Thanks for taking the time to fill out your profile.


----------



## joebanana (Dec 21, 2010)

You weren't planning on hand taping the stress cones, were you? I guess you could, depending on the application, but..............I wouldn't.

https://www.gwelec.com/easy-terminations-p-107-l-en.html


----------



## Tin man (Feb 17, 2019)

The stress cones are pre made and are rolled onto the cable phase. It’s the applying half lapped layers of polyester tape to build up the phases that I’m talking about. Very hard and time consuming. Wondering if anyone else built these with a different taping process or even using barrier tubes and heat shrinking to build?


----------



## frenchelectrican (Mar 15, 2007)

Tin man said:


> The stress cones are pre made and are rolled onto the cable phase. It’s the applying half lapped layers of polyester tape to build up the phases that I’m talking about. Very hard and time consuming. Wondering if anyone else built these with a different taping process or even using barrier tubes and heat shrinking to build?

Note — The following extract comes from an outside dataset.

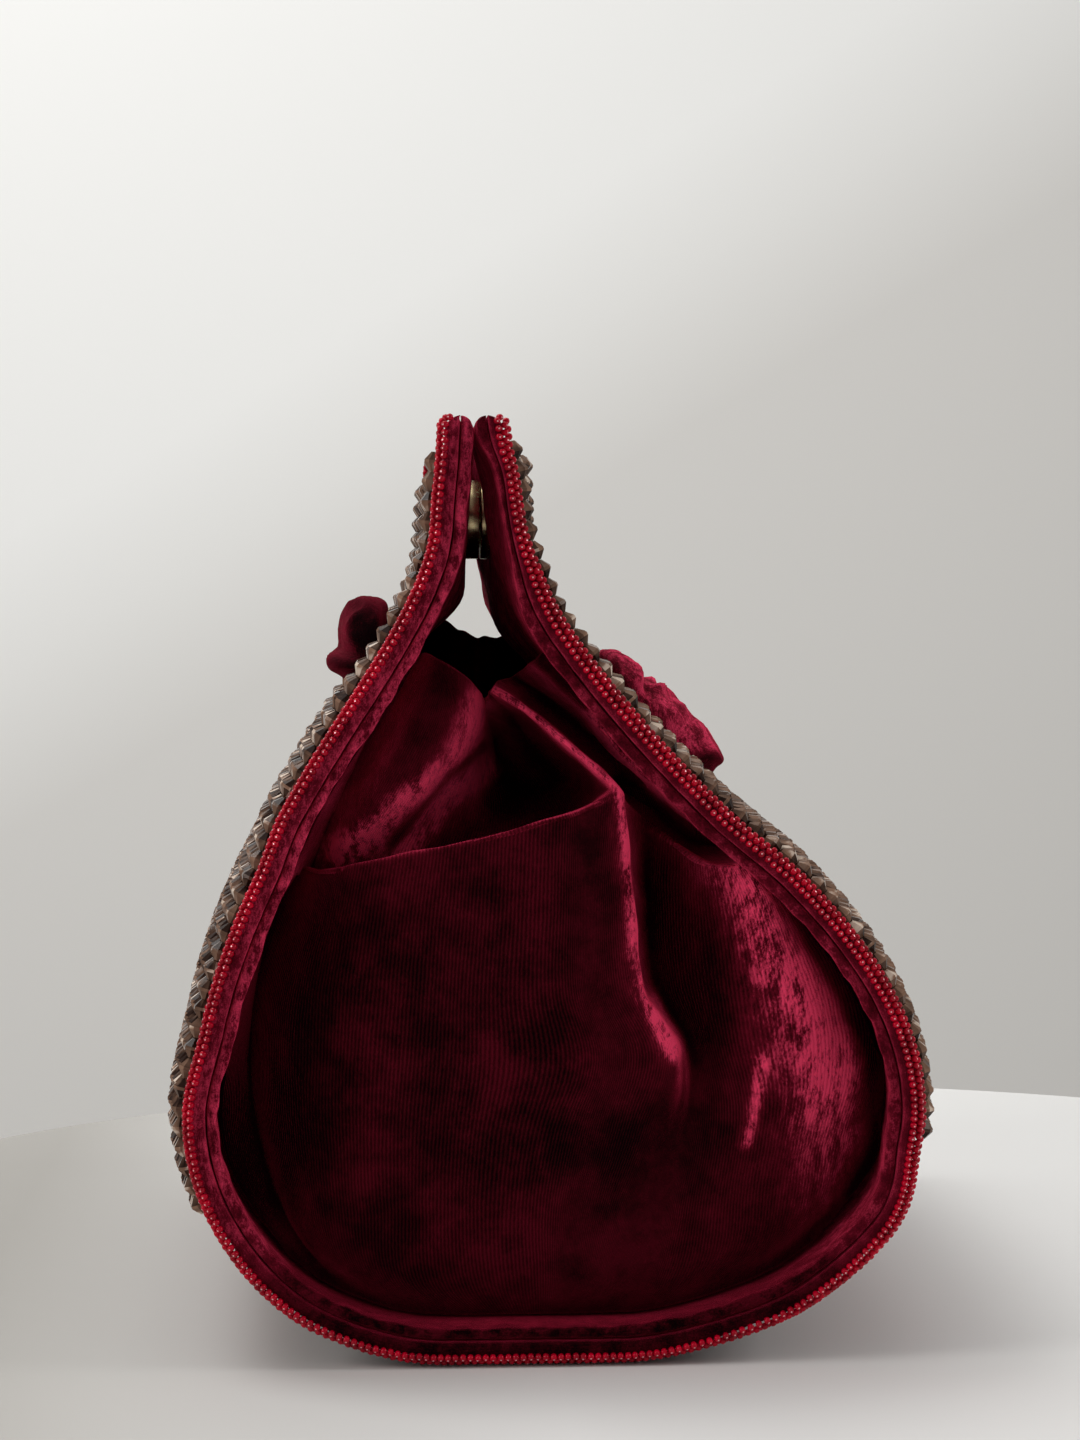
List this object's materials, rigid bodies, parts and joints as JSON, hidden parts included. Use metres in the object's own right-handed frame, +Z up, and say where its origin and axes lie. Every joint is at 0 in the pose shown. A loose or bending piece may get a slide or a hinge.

That is a one way I done and it was a old school methold to do use a lot of tapes to build up but for 40 KV that I havent done that level but 15 KV yuh from time to time I done it but it really eat up your time. ( I go about at least 30+ rolls of it per phase ) 

I try to order a stresscone in premade and useally come in cold shrink set up they work pretty good but just watch the cleaness on cable if you dont get perfect clean you may get some arc flash if not done right. 

Check with your supply house or rep to find out more on the modern cold shrinkwrap to fit on your cable for 40 KV class I think 3M and couple other company do make them


----------



## em158 (Jul 7, 2016)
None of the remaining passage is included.